Aviation expanded, capacity in international flights increased to keep pace with the demands of globalising India’s frenetic toing and froing. Maternal and infant mortality plummeted. Tribal existence within forests got decriminalised. School enrolment rose to cover the entire target population at the primary level. Installed power generation capacity more than doubled. Tele-density soared, including in rural areas. A national broadband plan was developed, to connect 250,000 panchayats with optical fibre, but got off to a slow start in the post-2011 period of policy paralysis. A national skill mission was launched, with industry-specific skill councils, a National Skill Development Corporation and a national commission with industry grandees to guide the project.

The Sensex rose fivefold before the global financial crisis dragged it down, only to resume its upward trajectory. The National Payments Corporation was formed in 2008 and got working in 2009, to create the electronic backbone of financial inclusion and mobile banking. Banks were directed to open rural branches and open no-frills accounts. The government conceived of the Unique Identity Project and began direct benefit transfer to beneficiary bank accounts. Deregulation and de-subsidisation of petrol, diesel and cooking gas were kicked off. New kinds of banks and banking licences were conceptualised.

Indians prospered. Many joined the club of dollar billionaires. Middleclass Indians joined the social media revolution. And used it to vent their anger against pervasive corruption. Sonia Gandhi-led UPA created a large, vocal population that was well-off enough to worry about things other than subsistence, corruption, for instance, and had the technological means of mobilising themselves against the corrupt: TV and social media. The Congress and its alliance became the primary targets of their ire. The party was routed in the 2014 elections.

As corruption charges mounted against the UPA government, its leadership sat paralysed, with weak defence and no counter offensive. Mamata Banerjee broke away, Pranab Mukherjee went off to the Rashtrapati Bhawan. The core committee that led the government, comprising Manmohan Singh, AK Antony and Ahmed Patel besides Sonia Gandhi and the finance minister of the day never exhibited the political instinct to use the machinery of the state against its political opponents or against unscrupulously hostile sections of the media. The nation appeared leaderless, as Manmohan Singh sat quiet, disengaged from Congress politics, reduced to a hapless target of vicious attacks from the media and the Opposition. This drift continued from early 2011 to end 2012, during which time the government lost the plot. Sonia Gandhi was not able to give the party and the government it led the leadership they needed to fight back.

Sonia Gandhi styled herself after her late mother-in-law in the way in which she dressed and walked. But she did not have Indira’s capacity to wield power with cold-blooded precision. Sonia did not disturb even one successful chief minister; Indira had six chief ministers of Andhra Pradesh in a five-year term. This allowed for political continuity but also for stagnation in second-rung leadership. Blame Assamese leader Himanta Biswa Sarma’s defection to the BJP on Sonia-Rahul’s reluctance to replace a timeworn Tarun Gogoi, even as the entire state unit knew that the Congress’ last assembly victory was the handiwork of Sarma.

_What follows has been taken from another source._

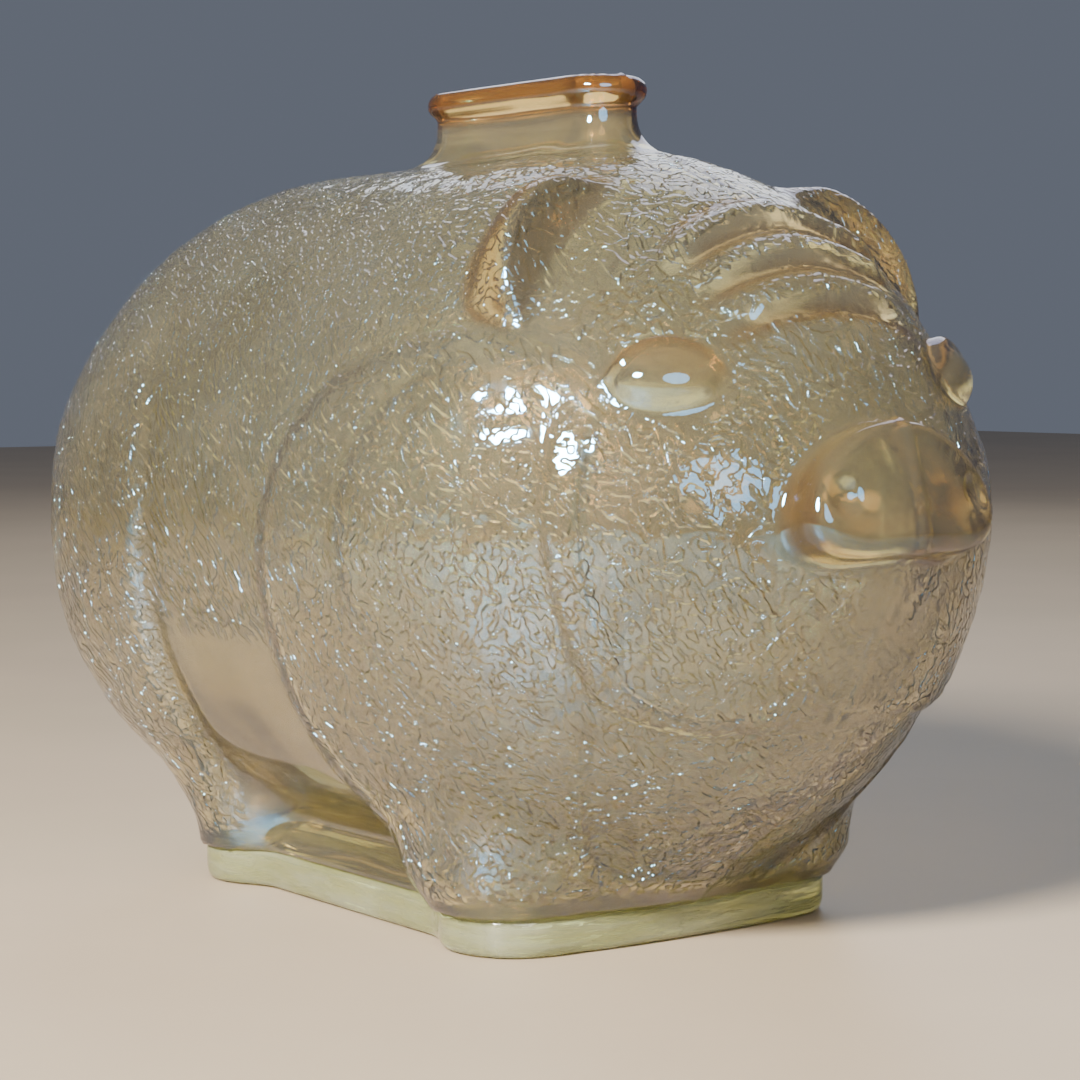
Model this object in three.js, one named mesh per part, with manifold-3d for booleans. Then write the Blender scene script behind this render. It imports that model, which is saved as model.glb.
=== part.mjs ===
// Pig-shaped glass coin bank, millimetres, +Z up. The pig faces -Y and its left side is +X.
// The origin is on the floor, under the middle of the model's box.
//
// The real bank is one piece of moulded glass. It is modelled as the three zones that glassmakers
// name, stacked on level planes with no gap:
//   base         the thick slab that it stands on
//   body_shell   the hollow body with legs, cheeks, ears and snout
//   neck_finish  the long narrow mouth with its rolled bead, where coins go in
import * as THREE from 'three';
import { mergeVertices } from 'three/addons/utils/BufferGeometryUtils.js';
import Module from 'manifold-3d';

const wasm = await Module();
wasm.setup();

// ---- driving dimensions ----
const LENGTH = 278;          // snout to rump
const WIDTH = 166;           // across the shoulders
const HEIGHT = 188;          // floor to the top of the bead
const BASE_THICKNESS = 8.5;  // solid slab under the cavity
const WALL = 3;              // glass of the body
const FOOT_WALL = 7;         // glass of the feet, where the cavity narrows down to the slab
const SLOT_LENGTH = 58;      // clear opening of the mouth, along the back
const SLOT_WIDTH = 10;       // clear opening of the mouth, across the back
const NECK_WALL = 3.3;       // glass of the mouth
const NECK_CORNER = 7.5;     // outer corner radius of the mouth
const NECK_HEIGHT = 15;      // shoulder plane to the top of the bead
const BEAD_DIAMETER = 6;     // rolled rim
const BEAD_PROUD = 2.4;      // how far the rim stands out of the neck
const FLARE_RADIUS = 9;      // sweep from the neck into the back
const FLARE_RISE = 5;        // how far the sweep climbs above the shoulder plane
const BASE_INSET = 1;        // how far the body stands back from the slab's edge

// ---- the sculpted form ----
// It is drawn at the sizes below, in the coordinates x (sideways), s (forward of the slab's front
// edge) and z (up), then stretched to the driving dimensions.
const DRAWN = { length: 278, width: 166, shoulder: 173 };
const SHOULDER_Z = HEIGHT - NECK_HEIGHT;
const stretch = new THREE.Vector3(
  WIDTH / DRAWN.width, LENGTH / DRAWN.length, SHOULDER_Z / DRAWN.shoulder);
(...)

Sonia Gandhi’s name was to her advantage. Had she been called Zoe or Miranda, she would have been deemed more foreign than the vaguely Indian sounding Sonia warranted. She was impeccably decent in her personal conduct, although Natwar Singh and ML Fotedar had reason to believe otherwise.

Two things stand out in the failure of the UPA and the Congress. While the government did considerable good work, the party and its leaders, particularly Manmohan Singh, failed to communicate their success effectively to the people. The same fixed line broadband connectivity project that began in 2011 and has been rolling out since then was called NoFN, for National Optical Fibre Network, under the UPA, and Bharat Net by Modi. UPA’s skills programme was called NSDP, Modi dubbed it Skill India. No-frill accounts became Jan Dhan. The superb spread of mobile telephony under the UPA was knows as a scam, but is Digital India under Modi. And Dr Manmohan Singh, who was heard attentively at G20 summits, was as eager to tell his people what his government has achieved as a dead fish.

The other major failure of the UPA led by Sonia Gandhi was project secularism. The setting up of the Sarkaria Commission to locate the status of the Muslim across the country was a sound move. Instead of presenting Muslims as a subaltern group just above Dalits, as per the findings of the Commission, deserving of remedial attention, the UPA government’s attempt to woo Muslims, under which prime minister Manmohan Singh declared that Muslims had the first claim on the nation’s resources, had the BJP crying communal appeasement and the nation nodding in agreement. In fact, Manmohan Singh had added “and other deprived sections” in his allocation of the first claim on the nation’s resources, but the damage was done. While Sonia and Manmohan Singh held Iftaar for Muslim gentry, police forces across the country routinely rounded up young Muslim men whenever any bomb went off anywhere and locked them up for a decade or more, only to be released on not guilty verdicts, after prolonged incarceration had robbed them of their prime years, faith in the system and their health. The UPA’s secularism sounded hollow then, both to its opponents and to its purported beneficiaries. Of course, in contrast to the vigilante attacks and the majoritarian colouring of public culture today, some people could still miss the UPA brand of secularism.

Sonia Gandhi’s term as Congress president began when the party was out of power, and has ended, after 19 long years, when her party sits in the Opposition. She has handed over the party’s reins to her son. Mission accomplished, almost. She will retire fully from politics, hoping to see her son hold the nation’s reins as well.